Go through the listing and copy every line word for word.

## BEGIN Dataset excerpt

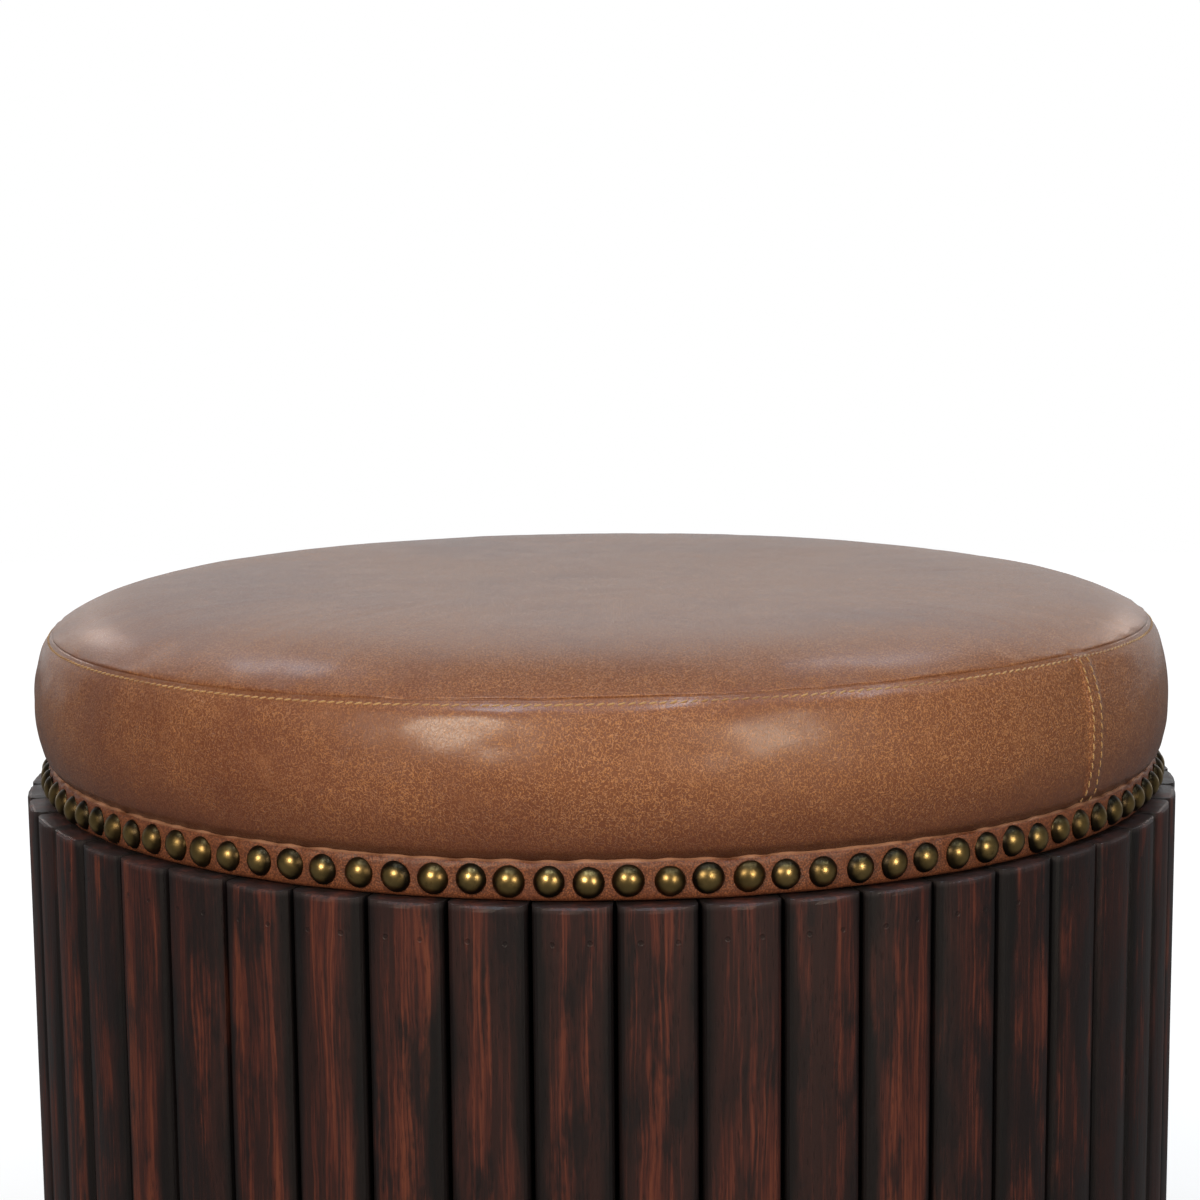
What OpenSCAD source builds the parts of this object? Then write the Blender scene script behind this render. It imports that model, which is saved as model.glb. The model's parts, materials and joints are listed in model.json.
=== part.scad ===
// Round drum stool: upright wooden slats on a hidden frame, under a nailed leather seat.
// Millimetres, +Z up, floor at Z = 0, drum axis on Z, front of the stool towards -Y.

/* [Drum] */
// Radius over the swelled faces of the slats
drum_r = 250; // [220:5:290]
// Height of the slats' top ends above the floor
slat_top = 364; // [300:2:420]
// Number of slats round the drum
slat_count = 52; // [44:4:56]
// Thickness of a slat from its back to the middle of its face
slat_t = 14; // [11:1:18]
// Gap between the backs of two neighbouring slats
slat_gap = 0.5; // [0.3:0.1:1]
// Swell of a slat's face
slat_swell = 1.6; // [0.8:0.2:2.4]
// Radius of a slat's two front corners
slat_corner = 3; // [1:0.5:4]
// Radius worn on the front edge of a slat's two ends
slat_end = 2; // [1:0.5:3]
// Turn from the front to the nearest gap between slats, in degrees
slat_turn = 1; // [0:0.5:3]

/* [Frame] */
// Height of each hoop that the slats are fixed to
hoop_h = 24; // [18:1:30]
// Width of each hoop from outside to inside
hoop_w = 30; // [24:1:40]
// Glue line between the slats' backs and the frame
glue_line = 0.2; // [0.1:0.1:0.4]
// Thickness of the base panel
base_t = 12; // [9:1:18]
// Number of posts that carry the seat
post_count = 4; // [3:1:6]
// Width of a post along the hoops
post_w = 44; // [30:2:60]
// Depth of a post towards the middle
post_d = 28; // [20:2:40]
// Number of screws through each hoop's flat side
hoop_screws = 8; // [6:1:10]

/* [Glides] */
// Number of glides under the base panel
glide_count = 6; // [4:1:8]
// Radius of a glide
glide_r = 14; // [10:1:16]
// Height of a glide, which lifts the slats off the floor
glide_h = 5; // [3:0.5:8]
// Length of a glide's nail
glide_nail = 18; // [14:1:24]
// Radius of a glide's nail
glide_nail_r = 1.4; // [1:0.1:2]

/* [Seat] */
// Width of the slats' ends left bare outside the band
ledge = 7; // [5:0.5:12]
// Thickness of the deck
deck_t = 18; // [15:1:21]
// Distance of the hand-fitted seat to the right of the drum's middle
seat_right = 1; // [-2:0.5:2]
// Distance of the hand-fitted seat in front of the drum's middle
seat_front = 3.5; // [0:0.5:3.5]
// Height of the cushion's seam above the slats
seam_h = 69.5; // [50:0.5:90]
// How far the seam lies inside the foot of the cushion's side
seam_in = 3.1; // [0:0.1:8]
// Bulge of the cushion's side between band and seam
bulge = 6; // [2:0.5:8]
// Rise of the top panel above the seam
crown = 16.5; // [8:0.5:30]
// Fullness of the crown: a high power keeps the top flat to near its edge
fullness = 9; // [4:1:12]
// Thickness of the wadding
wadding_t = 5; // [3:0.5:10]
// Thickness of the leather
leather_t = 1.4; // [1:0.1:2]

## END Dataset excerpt

## The completed task
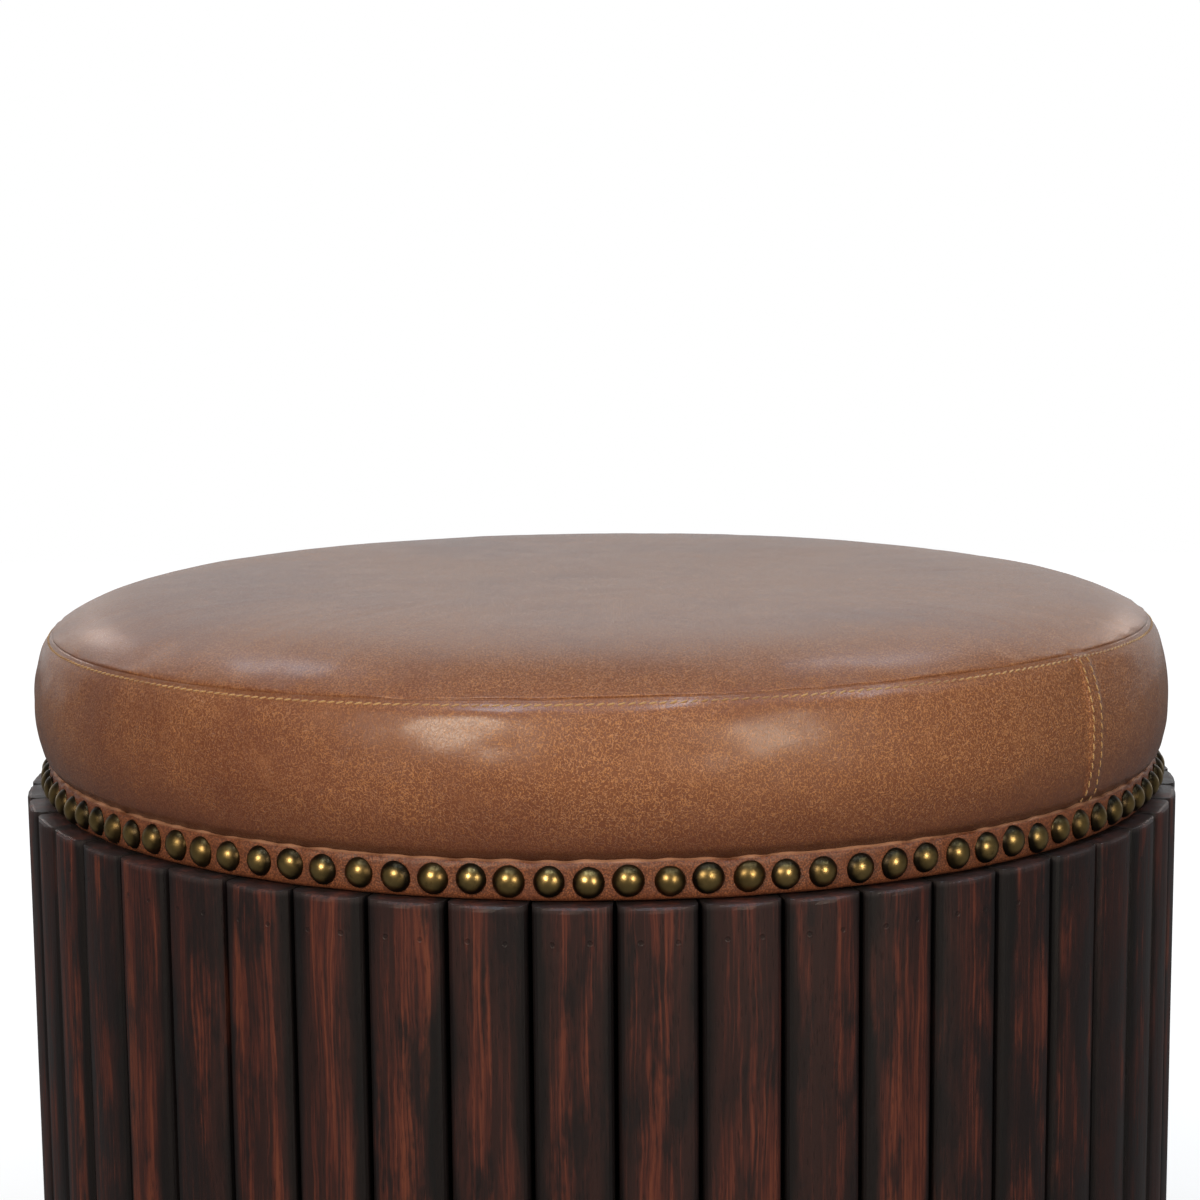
What OpenSCAD source builds the parts of this object? Then write the Blender scene script behind this render. It imports that model, which is saved as model.glb. The model's parts, materials and joints are listed in model.json.
=== part.scad ===
// Round drum stool: upright wooden slats on a hidden frame, under a nailed leather seat.
// Millimetres, +Z up, floor at Z = 0, drum axis on Z, front of the stool towards -Y.

/* [Drum] */
// Radius over the swelled faces of the slats
drum_r = 250; // [220:5:290]
// Height of the slats' top ends above the floor
slat_top = 364; // [300:2:420]
// Number of slats round the drum
slat_count = 52; // [44:4:56]
// Thickness of a slat from its back to the middle of its face
slat_t = 14; // [11:1:18]
// Gap between the backs of two neighbouring slats
slat_gap = 0.5; // [0.3:0.1:1]
// Swell of a slat's face
slat_swell = 1.6; // [0.8:0.2:2.4]
// Radius of a slat's two front corners
slat_corner = 3; // [1:0.5:4]
// Radius worn on the front edge of a slat's two ends
slat_end = 2; // [1:0.5:3]
// Turn from the front to the nearest gap between slats, in degrees
slat_turn = 1; // [0:0.5:3]

/* [Frame] */
// Height of each hoop that the slats are fixed to
hoop_h = 24; // [18:1:30]
// Width of each hoop from outside to inside
hoop_w = 30; // [24:1:40]
// Glue line between the slats' backs and the frame
glue_line = 0.2; // [0.1:0.1:0.4]
// Thickness of the base panel
base_t = 12; // [9:1:18]
// Number of posts that carry the seat
post_count = 4; // [3:1:6]
// Width of a post along the hoops
post_w = 44; // [30:2:60]
// Depth of a post towards the middle
post_d = 28; // [20:2:40]
// Number of screws through each hoop's flat side
hoop_screws = 8; // [6:1:10]

/* [Glides] */
// Number of glides under the base panel
glide_count = 6; // [4:1:8]
// Radius of a glide
glide_r = 14; // [10:1:16]
// Height of a glide, which lifts the slats off the floor
glide_h = 5; // [3:0.5:8]
// Length of a glide's nail
glide_nail = 18; // [14:1:24]
// Radius of a glide's nail
glide_nail_r = 1.4; // [1:0.1:2]

/* [Seat] */
// Width of the slats' ends left bare outside the band
ledge = 7; // [5:0.5:12]
// Thickness of the deck
deck_t = 18; // [15:1:21]
// Distance of the hand-fitted seat to the right of the drum's middle
seat_right = 1; // [-2:0.5:2]
// Distance of the hand-fitted seat in front of the drum's middle
seat_front = 3.5; // [0:0.5:3.5]
// Height of the cushion's seam above the slats
seam_h = 69.5; // [50:0.5:90]
// How far the seam lies inside the foot of the cushion's side
seam_in = 3.1; // [0:0.1:8]
// Bulge of the cushion's side between band and seam
bulge = 6; // [2:0.5:8]
// Rise of the top panel above the seam
crown = 16.5; // [8:0.5:30]
// Fullness of the crown: a high power keeps the top flat to near its edge
fullness = 9; // [4:1:12]
// Thickness of the wadding
wadding_t = 5; // [3:0.5:10]
// Thickness of the leather
leather_t = 1.4; // [1:0.1:2]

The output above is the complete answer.